The most recent maps were adopted by the redistricting commission 4 to 3, with only Republicans voting for the map and one Republican joining the two Democrats in the group to vote against them. Because they weren’t passed with a bipartisan majority, they would only have been in place for four years.

When the commission redrew the maps after they were rejected for the second time in February, the justices ruled that the maps gave unfair favor to Republicans, giving them 58 percent of seats when previous election data has shown that about 54 percent of Ohio voters preferred Republicans. The maps then would have created a 42 percent seat ceiling for Democrats, the justices found.

Under the newly rejected maps, Republicans would have gotten 54 percent of seats in the state, matching voter preferences on a surface level.
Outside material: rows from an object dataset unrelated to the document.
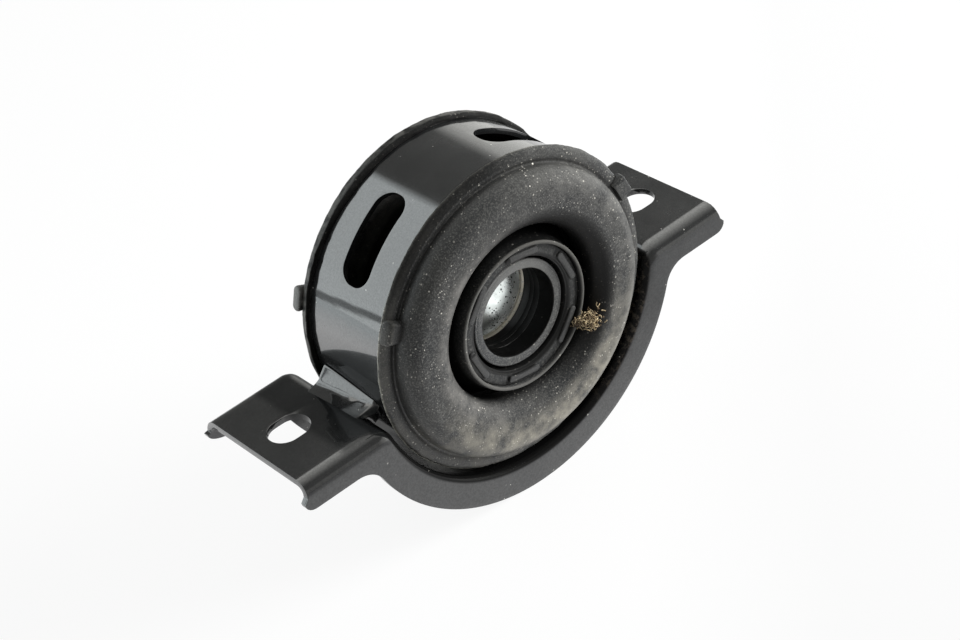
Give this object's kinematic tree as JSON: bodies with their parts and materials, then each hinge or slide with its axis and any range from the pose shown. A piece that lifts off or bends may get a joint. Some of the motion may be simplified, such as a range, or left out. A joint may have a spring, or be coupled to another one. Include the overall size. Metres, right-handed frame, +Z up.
{
  "type": "driveshaft centre bearing",
  "caption": "Shaft support bearing: a ball bearing in a hollow rubber cushion, inside a pierced steel ring that is welded to a flanged saddle bracket with slotted ears.",
  "frame": {"origin": "under the middle of the part, level with the lowest line of the bracket's flanges", "axes": "+X along the bracket's ears, -Y out of the front end of the shaft axis, +Z up"},
  "size_m": [0.1934, 0.0616, 0.1295],
  "materials": {
    "black_paint": "gloss black paint",
    "painted_weld": "gloss black paint over a weld bead",
    "moulded_rubber": "satin moulded rubber, dusty",
    "seal_rubber": "satin moulded rubber",
    "race_steel": "ground steel",
    "ball_steel": "polished steel",
    "pressed_steel": "plain pressed sheet steel",
    "slinger_finish": "dark satin coating"
  },
  "bodies": {
    "housing": {"bracket": "black_paint", "ring_band": "black_paint", "weld_left": "painted_weld", "weld_right": "painted_weld", "rubber_cushion": "moulded_rubber", "bearing_sleeve": "pressed_steel", "outer_race": "race_steel", "bearing_shield_front": "pressed_steel", "bearing_shield_rear": "pressed_steel", "seal_stiffener_front": "pressed_steel", "seal_stiffener_rear": "pressed_steel", "dust_seal_front": "seal_rubber", "dust_seal_rear": "seal_rubber"},
    "rotor": {"inner_race": "race_steel", "slinger_front": "slinger_finish", "slinger_rear": "slinger_finish"},
    "cage": {"cage_front": "pressed_steel", "cage_rear": "pressed_steel", "rivet_1": "pressed_steel", "rivet_2": "pressed_steel", "rivet_3": "pressed_steel", "rivet_4": "pressed_steel", "rivet_5": "pressed_steel", "rivet_6": "pressed_steel", "rivet_7": "pressed_steel", "rivet_8": "pressed_steel", "rivet_9": "pressed_steel"},
    "bearing_ball_1": {"ball_1": "ball_steel"},
    "bearing_ball_2": {"ball_2": "ball_steel"},
    "bearing_ball_3": {"ball_3": "ball_steel"},
    "bearing_ball_4": {"ball_4": "ball_steel"},
    "bearing_ball_5": {"ball_5": "ball_steel"},
    "bearing_ball_6": {"ball_6": "ball_steel"},
    "bearing_ball_7": {"ball_7": "ball_steel"},
    "bearing_ball_8": {"ball_8": "ball_steel"},
    "bearing_ball_9": {"ball_9": "ball_steel"}
  },
  "joints": [
    {"name": "shaft_spin", "type": "hinge", "parent": "housing", "child": "rotor", "pos_m": [0, -0.00137, 0.07162], "axis": [0, 1, 0], "continuous": true},
    {"name": "cage_orbit", "type": "hinge", "parent": "housing", "child": "cage", "pos_m": [0, -0.00137, 0.07162], "axis": [0, 1, 0], "continuous": true},
    {"name": "ball_1_roll", "type": "hinge", "parent": "cage", "child": "bearing_ball_1", "pos_m": [0, -0.00137, 0.09462], "axis": [0, 1, 0], "continuous": true},
    {"name": "ball_2_roll", "type": "hinge", "parent": "cage", "child": "bearing_ball_2", "pos_m": [-0.01478, -0.00137, 0.08924], "axis": [0, 1, 0], "continuous": true},
    {"name": "ball_3_roll", "type": "hinge", "parent": "cage", "child": "bearing_ball_3", "pos_m": [-0.02265, -0.00137, 0.07561], "axis": [0, 1, 0], "continuous": true},
    {"name": "ball_4_roll", "type": "hinge", "parent": "cage", "child": "bearing_ball_4", "pos_m": [-0.01992, -0.00137, 0.06012], "axis": [0, 1, 0], "continuous": true},
    {"name": "ball_5_roll", "type": "hinge", "parent": "cage", "child": "bearing_ball_5", "pos_m": [-0.00787, -0.00137, 0.05001], "axis": [0, 1, 0], "continuous": true},
    {"name": "ball_6_roll", "type": "hinge", "parent": "cage", "child": "bearing_ball_6", "pos_m": [0.00787, -0.00137, 0.05001], "axis": [0, 1, 0], "continuous": true},
    {"name": "ball_7_roll", "type": "hinge", "parent": "cage", "child": "bearing_ball_7", "pos_m": [0.01992, -0.00137, 0.06012], "axis": [0, 1, 0], "continuous": true},
    {"name": "ball_8_roll", "type": "hinge", "parent": "cage", "child": "bearing_ball_8", "pos_m": [0.02265, -0.00137, 0.07561], "axis": [0, 1, 0], "continuous": true},
    {"name": "ball_9_roll", "type": "hinge", "parent": "cage", "child": "bearing_ball_9", "pos_m": [0.01478, -0.00137, 0.08924], "axis": [0, 1, 0], "continuous": true}
  ],
  "couplings": [
    {"joint": "cage_orbit", "follows": "shaft_spin", "ratio": 0.39647},
    {"joint": "ball_1_roll", "follows": "shaft_spin", "ratio": -2.3112},
    {"joint": "ball_2_roll", "follows": "shaft_spin", "ratio": -2.3112},
    {"joint": "ball_3_roll", "follows": "shaft_spin", "ratio": -2.3112},
    {"joint": "ball_4_roll", "follows": "shaft_spin", "ratio": -2.3112},
    {"joint": "ball_5_roll", "follows": "shaft_spin", "ratio": -2.3112},
    {"joint": "ball_6_roll", "follows": "shaft_spin", "ratio": -2.3112},
    {"joint": "ball_7_roll", "follows": "shaft_spin", "ratio": -2.3112},
    {"joint": "ball_8_roll", "follows": "shaft_spin", "ratio": -2.3112},
    {"joint": "ball_9_roll", "follows": "shaft_spin", "ratio": -2.3112}
  ]
}
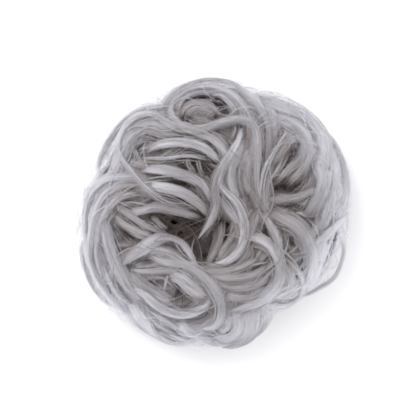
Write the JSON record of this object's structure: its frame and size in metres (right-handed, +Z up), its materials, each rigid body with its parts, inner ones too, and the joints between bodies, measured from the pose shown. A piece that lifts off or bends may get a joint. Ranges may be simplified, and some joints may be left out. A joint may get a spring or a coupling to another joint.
{
  "type": "top knot hairpiece",
  "caption": "Messy curled round of synthetic hair sewn to an elastic loop, worn over a bun or ponytail as a top knot.",
  "frame": {"origin": "centre of the round in plan, on the surface that it lies on", "axes": "+Z up out of the top of the knot, away from the elastic loop; +X to the right and +Y to the top of the picture"},
  "size_m": [0.1302, 0.1312, 0.0556],
  "materials": {
    "elastic_band": "matt black covered elastic",
    "weft_ring": "matt grey sewn weft",
    "hair_locks": "satin silver grey synthetic hair"
  },
  "bodies": {
    "root": {"elastic_band": "elastic_band", "weft_ring": "weft_ring", "hair_locks": "hair_locks"}
  },
  "joints": []
}
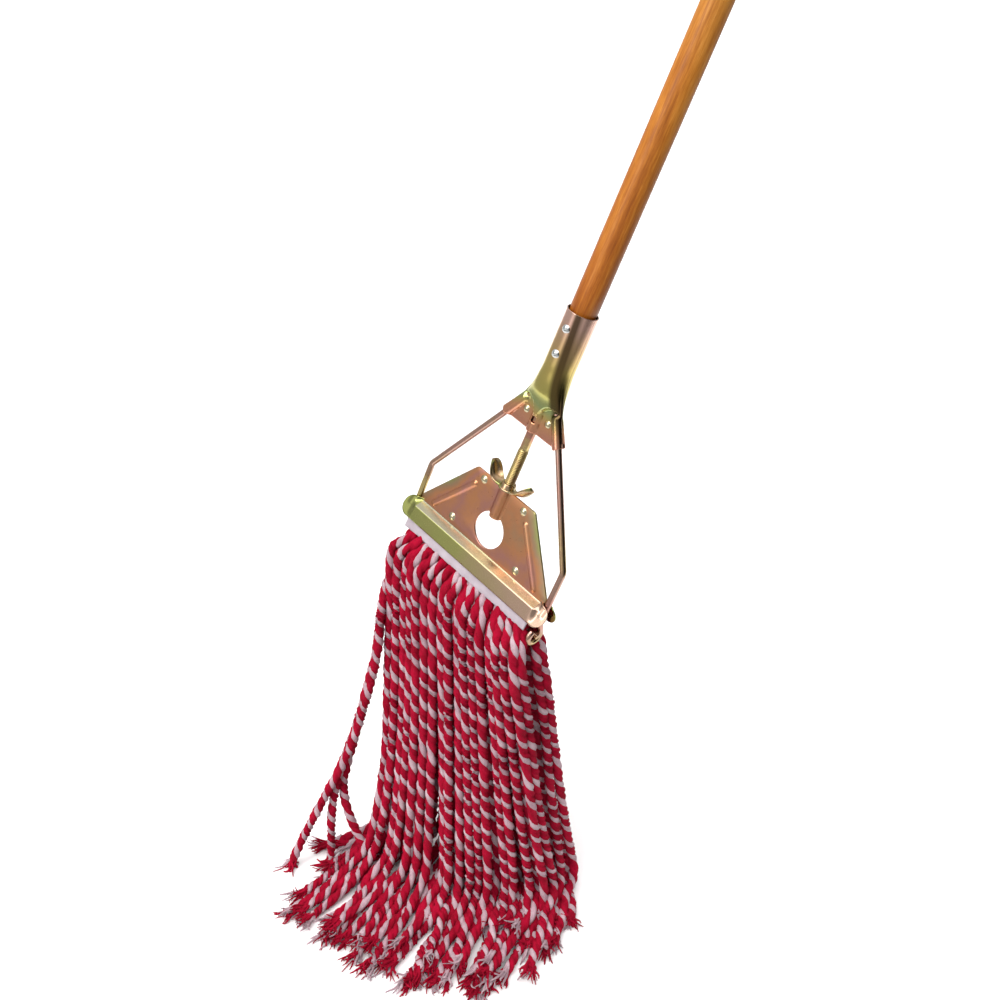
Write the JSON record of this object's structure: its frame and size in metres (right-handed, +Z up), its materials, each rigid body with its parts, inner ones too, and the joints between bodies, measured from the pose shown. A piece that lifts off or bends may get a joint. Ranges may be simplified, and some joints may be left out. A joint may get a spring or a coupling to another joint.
{
  "type": "string mop",
  "caption": "String mop: varnished wood handle in a stamped steel clamp head, with wing nut, jaw plate, wire bail and folded twisted-yarn mop head.",
  "frame": {"origin": "the grip: a point on the handle's axis, 150 mm below the handle's top", "axes": "+Z straight up, with the handle leaning 20.6 degrees from it towards +X; +X is to the right and +Y away from the viewer in the usual view of the mop's front"},
  "size_m": [0.72, 0.2327, 1.6971],
  "materials": {
    "varnished_wood": "clear-varnished light hardwood, satin, darker towards the socket",
    "yellow_zinc": "stamped steel, yellow zinc plate with a faint pink and green iridescence",
    "zinc_rivet": "bright domed rivets, yellow zinc plate",
    "screw_steel": "bright zinc plate",
    "zinc_wire": "drawn wire and cast nut, yellow zinc plate, semi-gloss",
    "white_tape": "woven tape with a slight pink cast",
    "cotton_yarn": "thick twisted yarn, crimson with one white ply"
  },
  "bodies": {
    "frame": {"handle": "varnished_wood", "socket_front_shell": "yellow_zinc", "socket_back_shell": "yellow_zinc", "socket_rivets": "zinc_rivet", "handle_screws": "screw_steel", "threaded_rod": "yellow_zinc", "left_bail_wire": "zinc_wire", "headband": "white_tape", "yarn_fold": "cotton_yarn", "yarn_front_left": "cotton_yarn", "yarn_front_middle": "cotton_yarn", "yarn_front_right": "cotton_yarn", "yarn_back_left": "cotton_yarn", "yarn_back_middle": "cotton_yarn", "yarn_back_right": "cotton_yarn"},
    "jaw_plate": {"clamp_plate_front": "yellow_zinc", "clamp_plate_back": "yellow_zinc", "plate_rivets": "zinc_rivet"},
    "nut": {"wing_nut": "zinc_wire"},
    "latch_wire": {"right_bail_wire": "zinc_wire"}
  },
  "joints": [
    {"name": "jaw_slide", "type": "slide", "parent": "frame", "child": "jaw_plate", "axis": [0.3518, 0, 0.9361], "range_m": [0, 0.028]},
    {"name": "nut_spin", "type": "hinge", "parent": "jaw_plate", "child": "nut", "pos_m": [-0.4113, 0, -1.09425], "axis": [0.3518, 0, 0.9361], "range_deg": [0, 6351]},
    {"name": "latch_spring", "type": "hinge", "parent": "frame", "child": "latch_wire", "pos_m": [-0.37123, -0.01145, -1.02101], "axis": [-0.6538, -0.7157, 0.2457], "range_deg": [0, 3.2], "stiffness_Nm_per_rad": 20}
  ],
  "couplings": [
    {"joint": "nut_spin", "follows": "jaw_slide", "rad_per_m": 3957.9}
  ]
}
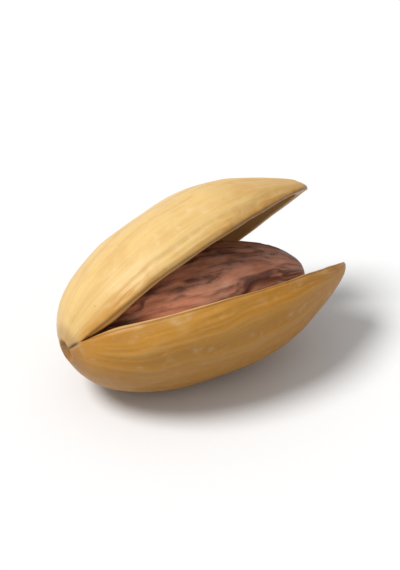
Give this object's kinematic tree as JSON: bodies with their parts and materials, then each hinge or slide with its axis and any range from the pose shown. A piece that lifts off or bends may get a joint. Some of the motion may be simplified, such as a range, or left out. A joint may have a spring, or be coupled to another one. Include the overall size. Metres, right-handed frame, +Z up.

But voting rights advocates said that the maps would have put a hard cap on the number of districts that Democrats could win, regardless of voter preferences in that election.

Democrats weren’t given a chance to contribute to the map-drawing or even review the maps when they were presented in February, justices said in their decision. “The evidence shows that the individuals who controlled the map-drawing process exercised that control with the overriding intent to maintain as much of an advantage as possible for members of their political party,” the justices wrote.

On Thursday, GOP Gov. Mike DeWine suggested that Republican and Democratic mapmakers “work together” on the fourth draft, which is theoretically the entire purpose of the redistricting commission. The group was created in 2015 in a constitutional amendment approved by voters, in order to stamp out partisan bias in the map-drawing process, but Republicans have been able to commandeer the commission and create gerrymandered maps anyway.